Just a couple weeks ago, the Navy fired off the DDG-1000 Zumwalt destroyer’s Integrated Power System (IPS), bringing the ship’s highly advanced system online ahead of sea trials in mid-2015. But as the ship prepares to enter the fleet, just what role will this futuristic vessel have in the Navy’s Asia-Pacific pivot, especially in light of the fact the service abandoned the program to go back to building DDG-51s? As it turns out, the service may see the Korean peninsula as Zumwalt’s new home.
In all, the Navy will build only three Zumwalts. When the program began, the plan was to buy 32. As costs grew for the ship’s cutting edge technology, that figure dropped to 24, then to seven, and finally to three as the service went back to the DDG-51 to supply its destroyer needs, labeling the Zumwalt more of a “technology demonstrator” platform.
But the DDG-1000 is still going to be an operational warship once it makes its way to the fleet soon, so will it be relegated to the sidelines, or will it pay a critical role in the Navy’s strategy?
Bryan Clark, a senior fellow for the Center for Strategic and Budgetary Assessments, noted that the Zumwalt is “going to be a very different kind of ship for the Navy.” He sees it as a “throwback” to the era when the service had real battleships, because it is a large ship — at 17,000 tons, twice the size of a DDG-51.
“When you go and visit the ship and walk around it, it’s clear it’s huge compared to the rest of the surface combatants,” Clark said. “It’s got this integrated power plant. It’s all electric, so it’s got big electrical generators, as opposed to modern destroyers and frigates, which have got gas turbines.”
It also has two large guns, bigger than that of the DDG-51 and CG-47 cruisers. It will have a lot more range, too, at 60 miles versus 12 miles for the DDG-51’s gun. Those attributes communicate just what this ship is likely to be used for in the modern age, Clark said.
“It’s going to be able to shoot farther with greater accuracy and a bigger round, so it’s kind of got a land attack, littoral sort of mission set,” he said.
While you could insert a vertical launch system to shoot Tomahawks and Standard Missiles, the ship has the ability to support even bigger missiles that don’t exist yet. The idea was you would have a large group of Zumwalts that could bombard the land to support ground forces.
Now that the Navy is building only three, the service will take a more careful, strategic approach to deploying them. Most likely, the first DDG-1000 will head to Japan or South Korea. The Navy will want to maximize operational availability, and the best way to do that is have one permanently stationed where the service needs it, Clark said. The Navy will be able to swap the ship for another when it’s time for periodic overhauls, so there is a minimal gap between when DDG-1000s are available.
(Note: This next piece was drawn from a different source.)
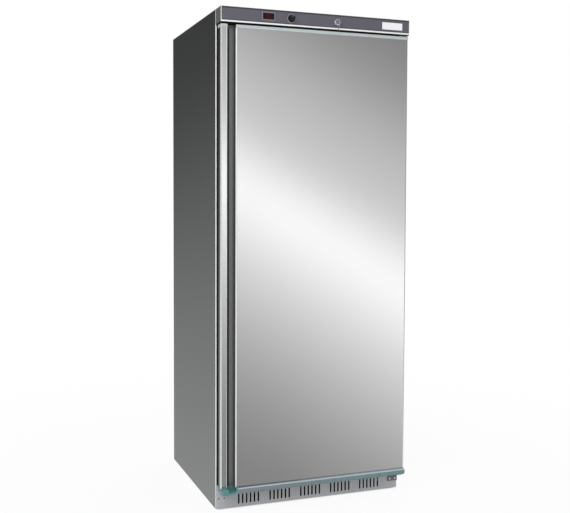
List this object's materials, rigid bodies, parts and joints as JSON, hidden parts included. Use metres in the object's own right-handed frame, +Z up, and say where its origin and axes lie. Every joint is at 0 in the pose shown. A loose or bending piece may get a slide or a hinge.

The Navy likely will forward-deploy two of them while keeping one on U.S. shores, Clark said.
There are recent parallels to the DDG-1000 program — for example, the short-lived Seawolf submarine program from the 1990s. Like DDG-1000, only three Seawolf vessels were ever built, but originally in the 1980s the Navy had planned to buy more to counter the Soviet Union threat. Once the Soviet Union collapsed, they didn’t need the costly submarines as much.
Similarly, the DDG-1000 started as part of a family of ships in the early 2000s to provide a new architecture for surface warfare, along with the Littoral Combat Ship and the CG(X) next-generation cruiser effort, which was eventually axed.
“We would have the DDG-1000 — or DD(X) at that time — and it would be focused on that land attack mission, and then that vision sort of made sense at the turn of the century time frame when terrorism and small wars and things like that were the main concern,” Clark said. “Even after the 9/11 attacks, that kind of confirmed the idea that this is the direction the military is going — based in littoral operations, small wars, no big wars against peer, big-water navies.”
However, that has changed drastically in the last 10 years with the rise of China and the reemergence of Russia, not to mention various rogue countries like Iran and North Korea that aren’t traditional maritime powers, but because of their geography play a major role in their respective regions.
The Navy realized that land attack is much less important and there was a need to increasingly rely on the joint force, minimizing the need for DDG-1000.
But like Seawolf, the Navy believes the technology developed for the platform can be evolved into future ships — in fact, some of the innovations are already showing up in the Flight III DDG-51s, Clark said.
And in the right operational context, DDG-1000 is very valuable — it’s just that with three of them, they better be in the right place to begin with.
In particular, its powerful radar can help handle a cluttered air environment. It has a good anti-submarine warfare suite to deal with the submarine threat in the Korean region. And, of course, it can use its land attack capabilities to provide support for Marines, as there is always the possibility of a need for amphibious landings — a very beneficial capability on the Korean peninsula.
“That’s one contingency where Marines see they need to do amphibious landings to deal with some of the Korean scenarios,” Clark said. “So that’s a great place for it.”